Selain masalah hukum, surat tersebut juga menyoroti kapasitas dan etika Gibran sebagai Wakil Presiden. Purnawirawan TNI berpendapat bahwa pengalaman Gibran yang minim, hanya dua tahun menjabat sebagai Wali Kota Solo, serta latar belakang pendidikan yang diragukan, membuatnya tidak pantas menduduki jabatan tersebut.

Lebih lanjut, surat tersebut menyinggung kontroversi akun media sosial "fufufafa" yang diduga terkait dengan Gibran. Akun tersebut menjadi sorotan karena unggahan-unggahannya yang dianggap menghina tokoh publik dan mengandung unsur seksual serta rasisme. Hal ini dinilai mencerminkan moral dan etika yang tidak pantas bagi seorang Wakil Presiden.

Forum Purnawirawan Prajurit TNI juga mengangkat kembali dugaan praktik korupsi, kolusi, dan nepotisme (KKN) yang diduga melibatkan Gibran dan adiknya, Kaesang Pangarep. Kasus ini sebelumnya telah dilaporkan ke Komisi Pemberantasan Korupsi (KPK).

Berikut poin-poin yang menjadi sorotan Forum Purnawirawan Prajurit TNI dalam suratnya:

  • Legalitas Pencalonan: Putusan MK Nomor 90/PUU-XXI/2023 dianggap cacat hukum dan melanggar prinsip imparsialitas.
  • Kapasitas dan Pengalaman: Pengalaman Gibran yang minim dinilai tidak memadai untuk menjabat sebagai Wakil Presiden.
  • Etika: Kontroversi akun media sosial "fufufafa" dan dugaan praktik KKN menjadi sorotan terkait etika Gibran sebagai pejabat publik.
  • Dasar Konstitusional: Merujuk pada Pasal 7A dan 7B UUD 1945, TAP MPR Nomor XI Tahun 1998, serta UU tentang MK dan Kekuasaan Kehakiman.

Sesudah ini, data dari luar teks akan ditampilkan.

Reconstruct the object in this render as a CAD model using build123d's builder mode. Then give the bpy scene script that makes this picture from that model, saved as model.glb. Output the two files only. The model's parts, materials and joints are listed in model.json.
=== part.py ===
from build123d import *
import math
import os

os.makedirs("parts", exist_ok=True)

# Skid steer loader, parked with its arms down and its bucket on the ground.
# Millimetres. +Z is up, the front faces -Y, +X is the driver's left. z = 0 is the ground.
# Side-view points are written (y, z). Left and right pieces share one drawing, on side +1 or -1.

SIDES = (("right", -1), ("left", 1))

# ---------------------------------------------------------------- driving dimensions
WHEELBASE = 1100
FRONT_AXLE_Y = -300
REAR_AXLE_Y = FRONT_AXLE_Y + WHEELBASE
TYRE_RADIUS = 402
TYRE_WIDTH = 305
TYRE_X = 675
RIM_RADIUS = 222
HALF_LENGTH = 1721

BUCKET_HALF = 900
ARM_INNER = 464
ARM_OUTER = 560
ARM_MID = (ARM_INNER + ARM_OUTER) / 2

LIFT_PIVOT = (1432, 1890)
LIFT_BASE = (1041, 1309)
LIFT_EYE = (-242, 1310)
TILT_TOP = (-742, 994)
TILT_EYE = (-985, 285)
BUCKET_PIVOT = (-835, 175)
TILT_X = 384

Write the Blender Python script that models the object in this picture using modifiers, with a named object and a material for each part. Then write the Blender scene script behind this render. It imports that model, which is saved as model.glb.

Dengan dasar-dasar tersebut, Forum Purnawirawan Prajurit TNI mendesak DPR untuk segera memproses usulan pemakzulan Gibran sesuai dengan ketentuan hukum dan konstitusi yang berlaku. Surat ini menjadi representasi dari tanggung jawab warga negara dalam menjaga integritas konstitusi dan moralitas publik.